Your task is to copy a single run of lines that starts at the line with "STACK = NEAR" and stops at the line with "bpy.data.objects.remove(obj)", keeping both ends. Copy nothing else.

____

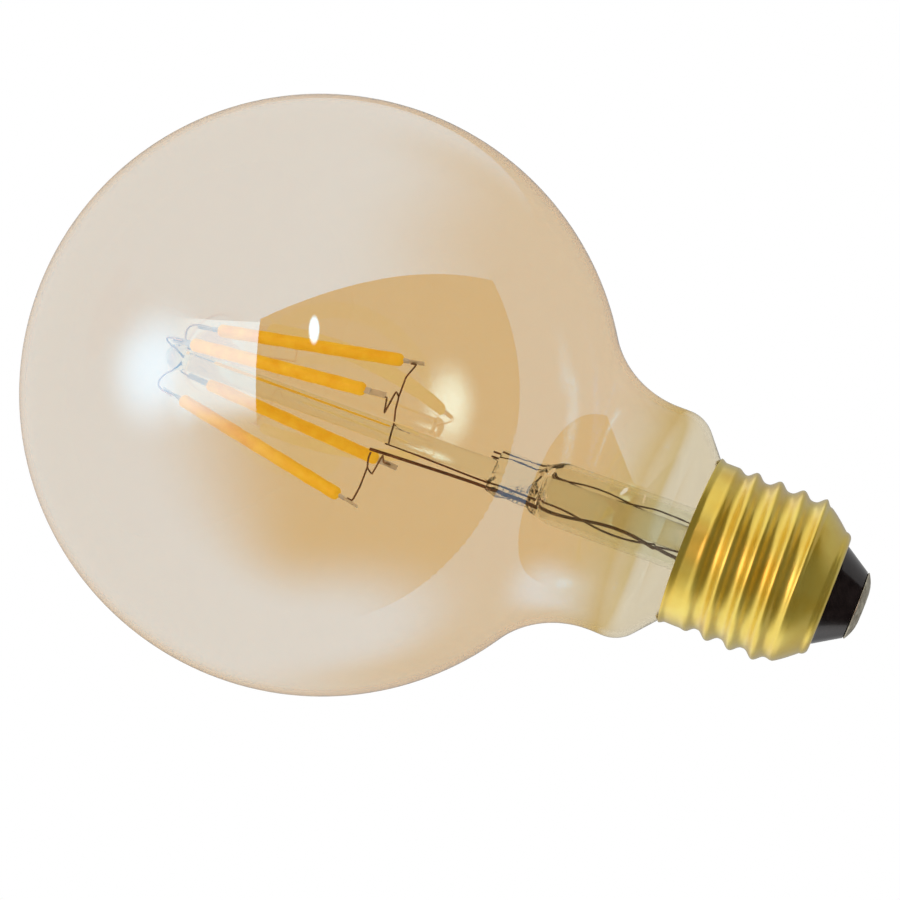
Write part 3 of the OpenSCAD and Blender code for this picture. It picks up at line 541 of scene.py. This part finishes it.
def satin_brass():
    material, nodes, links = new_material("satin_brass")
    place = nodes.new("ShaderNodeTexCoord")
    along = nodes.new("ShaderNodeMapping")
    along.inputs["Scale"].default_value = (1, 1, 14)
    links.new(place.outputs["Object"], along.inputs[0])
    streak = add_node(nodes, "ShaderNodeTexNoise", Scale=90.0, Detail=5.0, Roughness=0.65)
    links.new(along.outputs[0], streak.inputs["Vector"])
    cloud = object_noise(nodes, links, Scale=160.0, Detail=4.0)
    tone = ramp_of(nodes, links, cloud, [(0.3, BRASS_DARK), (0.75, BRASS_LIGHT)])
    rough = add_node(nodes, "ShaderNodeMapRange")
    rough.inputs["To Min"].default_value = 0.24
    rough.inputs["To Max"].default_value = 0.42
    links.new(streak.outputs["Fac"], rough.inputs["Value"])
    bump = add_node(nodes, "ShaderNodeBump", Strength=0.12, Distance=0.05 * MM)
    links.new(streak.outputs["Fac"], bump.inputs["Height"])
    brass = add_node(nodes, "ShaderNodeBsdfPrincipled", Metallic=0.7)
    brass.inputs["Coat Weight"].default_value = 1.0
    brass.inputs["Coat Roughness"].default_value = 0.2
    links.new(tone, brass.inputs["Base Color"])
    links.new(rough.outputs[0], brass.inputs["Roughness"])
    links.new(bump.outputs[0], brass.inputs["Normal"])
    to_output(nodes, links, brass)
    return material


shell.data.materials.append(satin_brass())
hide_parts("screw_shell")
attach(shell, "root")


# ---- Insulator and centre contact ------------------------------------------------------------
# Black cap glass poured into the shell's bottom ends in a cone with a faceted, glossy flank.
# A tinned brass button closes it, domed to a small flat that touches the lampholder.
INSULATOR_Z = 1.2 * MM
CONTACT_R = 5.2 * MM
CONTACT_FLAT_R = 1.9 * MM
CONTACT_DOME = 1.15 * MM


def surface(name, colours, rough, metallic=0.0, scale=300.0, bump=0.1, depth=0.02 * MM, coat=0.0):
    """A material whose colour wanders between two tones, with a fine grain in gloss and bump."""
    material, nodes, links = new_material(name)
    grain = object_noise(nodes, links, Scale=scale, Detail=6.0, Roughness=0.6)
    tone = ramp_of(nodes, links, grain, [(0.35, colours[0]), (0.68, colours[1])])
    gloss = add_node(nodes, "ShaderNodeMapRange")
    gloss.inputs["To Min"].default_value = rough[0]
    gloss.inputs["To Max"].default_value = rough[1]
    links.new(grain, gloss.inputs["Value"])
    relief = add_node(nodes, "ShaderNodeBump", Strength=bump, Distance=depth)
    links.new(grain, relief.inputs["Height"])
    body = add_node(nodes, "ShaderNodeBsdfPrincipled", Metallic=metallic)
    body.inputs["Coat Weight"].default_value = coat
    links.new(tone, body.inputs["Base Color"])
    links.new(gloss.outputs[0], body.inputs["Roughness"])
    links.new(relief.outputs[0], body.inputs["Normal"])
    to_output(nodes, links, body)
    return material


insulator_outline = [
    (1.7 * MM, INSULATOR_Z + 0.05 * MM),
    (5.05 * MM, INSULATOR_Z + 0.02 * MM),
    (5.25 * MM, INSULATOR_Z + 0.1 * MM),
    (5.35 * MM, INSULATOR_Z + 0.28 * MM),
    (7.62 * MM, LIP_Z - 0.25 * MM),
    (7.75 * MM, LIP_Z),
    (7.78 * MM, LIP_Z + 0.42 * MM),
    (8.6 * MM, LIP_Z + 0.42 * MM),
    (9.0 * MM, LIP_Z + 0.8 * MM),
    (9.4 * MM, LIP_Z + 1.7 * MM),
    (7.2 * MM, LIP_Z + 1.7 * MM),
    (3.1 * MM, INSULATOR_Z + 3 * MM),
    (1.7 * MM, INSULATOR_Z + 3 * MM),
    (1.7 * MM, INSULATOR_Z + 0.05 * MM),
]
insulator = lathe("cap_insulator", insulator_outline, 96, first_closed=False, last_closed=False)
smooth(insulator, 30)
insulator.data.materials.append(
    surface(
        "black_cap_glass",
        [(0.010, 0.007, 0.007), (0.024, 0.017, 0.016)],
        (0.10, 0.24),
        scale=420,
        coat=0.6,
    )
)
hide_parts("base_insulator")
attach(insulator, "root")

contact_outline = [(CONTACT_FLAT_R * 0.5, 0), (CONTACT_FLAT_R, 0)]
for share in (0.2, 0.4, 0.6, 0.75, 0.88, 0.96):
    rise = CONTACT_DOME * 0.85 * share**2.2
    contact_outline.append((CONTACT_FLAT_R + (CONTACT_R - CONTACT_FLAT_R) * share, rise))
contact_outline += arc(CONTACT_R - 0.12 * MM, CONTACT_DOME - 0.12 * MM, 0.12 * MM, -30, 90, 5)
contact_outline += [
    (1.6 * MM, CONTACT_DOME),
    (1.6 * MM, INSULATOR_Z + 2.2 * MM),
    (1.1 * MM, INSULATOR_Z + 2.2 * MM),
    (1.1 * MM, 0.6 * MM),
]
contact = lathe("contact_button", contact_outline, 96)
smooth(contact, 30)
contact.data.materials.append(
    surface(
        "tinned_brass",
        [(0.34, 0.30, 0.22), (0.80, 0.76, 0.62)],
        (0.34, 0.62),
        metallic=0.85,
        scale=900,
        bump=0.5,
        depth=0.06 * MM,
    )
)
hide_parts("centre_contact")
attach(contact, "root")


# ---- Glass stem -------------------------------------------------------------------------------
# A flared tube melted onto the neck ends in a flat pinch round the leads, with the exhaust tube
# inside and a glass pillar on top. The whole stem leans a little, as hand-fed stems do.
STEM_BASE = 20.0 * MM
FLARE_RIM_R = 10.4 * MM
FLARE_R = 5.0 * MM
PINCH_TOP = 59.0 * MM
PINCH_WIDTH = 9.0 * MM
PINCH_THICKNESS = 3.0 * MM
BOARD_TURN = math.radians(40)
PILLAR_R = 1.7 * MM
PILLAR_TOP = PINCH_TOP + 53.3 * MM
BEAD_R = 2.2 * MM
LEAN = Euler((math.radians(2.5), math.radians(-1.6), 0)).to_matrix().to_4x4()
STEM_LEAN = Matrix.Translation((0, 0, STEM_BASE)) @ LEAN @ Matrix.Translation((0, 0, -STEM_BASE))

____

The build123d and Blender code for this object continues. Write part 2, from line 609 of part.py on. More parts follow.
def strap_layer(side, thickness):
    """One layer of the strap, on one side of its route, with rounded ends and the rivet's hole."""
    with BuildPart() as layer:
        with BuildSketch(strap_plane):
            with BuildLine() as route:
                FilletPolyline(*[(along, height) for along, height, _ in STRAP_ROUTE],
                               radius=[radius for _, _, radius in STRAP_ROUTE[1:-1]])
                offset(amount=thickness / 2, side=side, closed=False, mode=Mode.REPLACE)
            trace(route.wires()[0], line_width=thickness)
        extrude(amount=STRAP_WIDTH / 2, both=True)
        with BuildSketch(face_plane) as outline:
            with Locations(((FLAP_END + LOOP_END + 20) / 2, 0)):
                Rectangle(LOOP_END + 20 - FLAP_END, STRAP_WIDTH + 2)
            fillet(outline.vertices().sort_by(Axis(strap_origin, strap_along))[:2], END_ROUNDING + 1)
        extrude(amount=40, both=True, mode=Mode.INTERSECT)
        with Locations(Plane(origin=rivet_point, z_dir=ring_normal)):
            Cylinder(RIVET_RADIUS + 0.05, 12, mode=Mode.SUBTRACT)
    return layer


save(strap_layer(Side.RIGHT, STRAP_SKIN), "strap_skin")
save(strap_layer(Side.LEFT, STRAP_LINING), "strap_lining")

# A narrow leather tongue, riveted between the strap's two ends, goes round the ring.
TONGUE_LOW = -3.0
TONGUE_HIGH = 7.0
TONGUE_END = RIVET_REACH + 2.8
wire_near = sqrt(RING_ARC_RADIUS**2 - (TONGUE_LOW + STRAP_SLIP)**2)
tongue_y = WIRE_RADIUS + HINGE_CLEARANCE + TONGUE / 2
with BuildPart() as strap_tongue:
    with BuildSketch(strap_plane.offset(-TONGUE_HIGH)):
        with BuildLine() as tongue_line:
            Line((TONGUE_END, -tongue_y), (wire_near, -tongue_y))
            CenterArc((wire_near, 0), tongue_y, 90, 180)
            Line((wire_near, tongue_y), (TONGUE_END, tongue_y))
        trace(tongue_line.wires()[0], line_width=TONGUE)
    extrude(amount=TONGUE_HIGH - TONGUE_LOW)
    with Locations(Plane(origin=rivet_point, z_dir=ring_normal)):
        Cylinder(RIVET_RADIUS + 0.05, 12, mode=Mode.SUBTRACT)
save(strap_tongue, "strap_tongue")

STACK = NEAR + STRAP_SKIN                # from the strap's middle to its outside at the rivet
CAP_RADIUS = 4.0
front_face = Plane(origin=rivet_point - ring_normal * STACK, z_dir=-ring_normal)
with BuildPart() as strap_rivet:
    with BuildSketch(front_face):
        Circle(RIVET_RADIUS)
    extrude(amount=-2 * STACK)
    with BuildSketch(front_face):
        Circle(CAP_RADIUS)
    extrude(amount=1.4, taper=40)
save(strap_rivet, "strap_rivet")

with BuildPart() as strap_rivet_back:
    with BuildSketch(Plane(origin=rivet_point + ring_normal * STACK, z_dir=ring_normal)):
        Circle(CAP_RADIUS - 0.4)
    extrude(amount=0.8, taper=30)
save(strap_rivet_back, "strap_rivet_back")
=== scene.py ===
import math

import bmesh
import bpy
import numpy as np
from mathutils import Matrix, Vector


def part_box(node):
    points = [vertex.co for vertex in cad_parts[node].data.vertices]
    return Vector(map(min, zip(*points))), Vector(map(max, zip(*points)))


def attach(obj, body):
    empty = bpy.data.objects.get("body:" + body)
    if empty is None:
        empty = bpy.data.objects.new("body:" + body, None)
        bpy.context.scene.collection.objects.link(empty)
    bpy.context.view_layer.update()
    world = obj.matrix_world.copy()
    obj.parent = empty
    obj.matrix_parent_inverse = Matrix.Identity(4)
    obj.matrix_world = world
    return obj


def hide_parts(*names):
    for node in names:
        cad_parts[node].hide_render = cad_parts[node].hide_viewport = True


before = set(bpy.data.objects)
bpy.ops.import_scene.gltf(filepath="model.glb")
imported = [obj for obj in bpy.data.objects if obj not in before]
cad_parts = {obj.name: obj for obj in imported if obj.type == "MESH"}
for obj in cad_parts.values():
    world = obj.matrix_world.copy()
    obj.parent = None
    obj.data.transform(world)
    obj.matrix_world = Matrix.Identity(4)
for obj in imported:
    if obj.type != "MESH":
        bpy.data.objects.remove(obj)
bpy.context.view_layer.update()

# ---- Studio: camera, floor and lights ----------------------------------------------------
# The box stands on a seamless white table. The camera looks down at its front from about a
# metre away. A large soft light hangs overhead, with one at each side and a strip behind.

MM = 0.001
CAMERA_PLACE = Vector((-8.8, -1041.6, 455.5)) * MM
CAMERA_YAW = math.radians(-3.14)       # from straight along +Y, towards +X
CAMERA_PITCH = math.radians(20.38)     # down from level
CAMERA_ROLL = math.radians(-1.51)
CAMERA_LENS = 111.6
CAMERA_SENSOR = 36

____

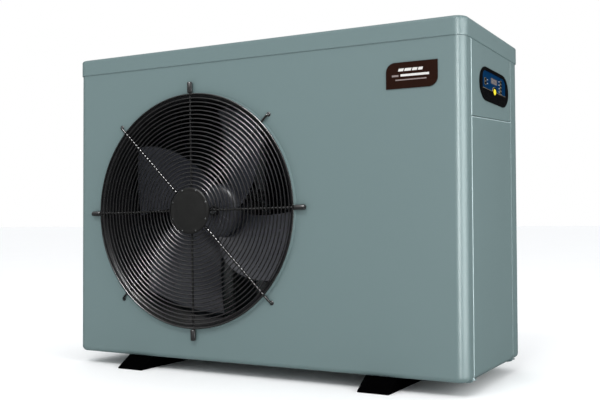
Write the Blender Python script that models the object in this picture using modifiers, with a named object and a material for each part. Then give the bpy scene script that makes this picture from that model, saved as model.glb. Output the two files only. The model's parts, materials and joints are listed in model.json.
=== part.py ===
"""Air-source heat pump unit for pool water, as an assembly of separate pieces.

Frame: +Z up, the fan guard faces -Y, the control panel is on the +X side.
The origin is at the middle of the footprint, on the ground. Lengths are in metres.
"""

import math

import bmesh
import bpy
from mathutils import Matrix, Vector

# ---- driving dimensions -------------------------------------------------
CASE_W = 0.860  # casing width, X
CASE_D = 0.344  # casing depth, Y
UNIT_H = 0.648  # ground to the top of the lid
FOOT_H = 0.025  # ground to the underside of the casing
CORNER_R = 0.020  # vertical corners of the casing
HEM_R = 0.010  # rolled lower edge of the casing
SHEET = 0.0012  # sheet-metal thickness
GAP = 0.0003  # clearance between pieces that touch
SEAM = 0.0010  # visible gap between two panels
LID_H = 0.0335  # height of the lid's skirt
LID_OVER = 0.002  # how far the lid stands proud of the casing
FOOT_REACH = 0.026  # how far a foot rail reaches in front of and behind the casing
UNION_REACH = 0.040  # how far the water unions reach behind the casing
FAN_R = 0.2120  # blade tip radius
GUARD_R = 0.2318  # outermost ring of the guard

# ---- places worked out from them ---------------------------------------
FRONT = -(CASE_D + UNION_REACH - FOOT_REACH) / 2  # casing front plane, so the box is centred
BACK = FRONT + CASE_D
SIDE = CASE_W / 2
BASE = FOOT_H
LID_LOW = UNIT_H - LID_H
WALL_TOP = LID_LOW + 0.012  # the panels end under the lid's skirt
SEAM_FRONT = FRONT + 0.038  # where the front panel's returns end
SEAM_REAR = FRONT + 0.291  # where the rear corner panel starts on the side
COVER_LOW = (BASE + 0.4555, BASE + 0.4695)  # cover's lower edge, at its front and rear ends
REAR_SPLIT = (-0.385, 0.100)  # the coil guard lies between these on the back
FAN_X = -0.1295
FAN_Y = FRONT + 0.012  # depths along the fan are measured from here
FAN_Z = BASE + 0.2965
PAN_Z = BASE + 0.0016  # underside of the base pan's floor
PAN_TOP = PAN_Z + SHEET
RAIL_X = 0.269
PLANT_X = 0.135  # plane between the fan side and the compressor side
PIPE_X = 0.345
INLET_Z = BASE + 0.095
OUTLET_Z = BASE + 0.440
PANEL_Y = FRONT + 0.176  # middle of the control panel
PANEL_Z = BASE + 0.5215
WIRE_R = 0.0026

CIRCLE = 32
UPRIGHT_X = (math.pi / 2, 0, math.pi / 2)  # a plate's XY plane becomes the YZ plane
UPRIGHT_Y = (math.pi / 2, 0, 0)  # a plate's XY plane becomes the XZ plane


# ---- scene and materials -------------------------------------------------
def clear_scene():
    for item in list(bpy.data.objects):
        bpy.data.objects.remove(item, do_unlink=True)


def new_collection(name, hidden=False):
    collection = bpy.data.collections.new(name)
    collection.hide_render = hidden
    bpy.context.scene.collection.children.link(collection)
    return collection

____

Answer for this exercise:
STACK = NEAR + STRAP_SKIN                # from the strap's middle to its outside at the rivet
CAP_RADIUS = 4.0
front_face = Plane(origin=rivet_point - ring_normal * STACK, z_dir=-ring_normal)
with BuildPart() as strap_rivet:
    with BuildSketch(front_face):
        Circle(RIVET_RADIUS)
    extrude(amount=-2 * STACK)
    with BuildSketch(front_face):
        Circle(CAP_RADIUS)
    extrude(amount=1.4, taper=40)
save(strap_rivet, "strap_rivet")

with BuildPart() as strap_rivet_back:
    with BuildSketch(Plane(origin=rivet_point + ring_normal * STACK, z_dir=ring_normal)):
        Circle(CAP_RADIUS - 0.4)
    extrude(amount=0.8, taper=30)
save(strap_rivet_back, "strap_rivet_back")
=== scene.py ===
import math

import bmesh
import bpy
import numpy as np
from mathutils import Matrix, Vector


def part_box(node):
    points = [vertex.co for vertex in cad_parts[node].data.vertices]
    return Vector(map(min, zip(*points))), Vector(map(max, zip(*points)))


def attach(obj, body):
    empty = bpy.data.objects.get("body:" + body)
    if empty is None:
        empty = bpy.data.objects.new("body:" + body, None)
        bpy.context.scene.collection.objects.link(empty)
    bpy.context.view_layer.update()
    world = obj.matrix_world.copy()
    obj.parent = empty
    obj.matrix_parent_inverse = Matrix.Identity(4)
    obj.matrix_world = world
    return obj


def hide_parts(*names):
    for node in names:
        cad_parts[node].hide_render = cad_parts[node].hide_viewport = True


before = set(bpy.data.objects)
bpy.ops.import_scene.gltf(filepath="model.glb")
imported = [obj for obj in bpy.data.objects if obj not in before]
cad_parts = {obj.name: obj for obj in imported if obj.type == "MESH"}
for obj in cad_parts.values():
    world = obj.matrix_world.copy()
    obj.parent = None
    obj.data.transform(world)
    obj.matrix_world = Matrix.Identity(4)
for obj in imported:
    if obj.type != "MESH":
        bpy.data.objects.remove(obj)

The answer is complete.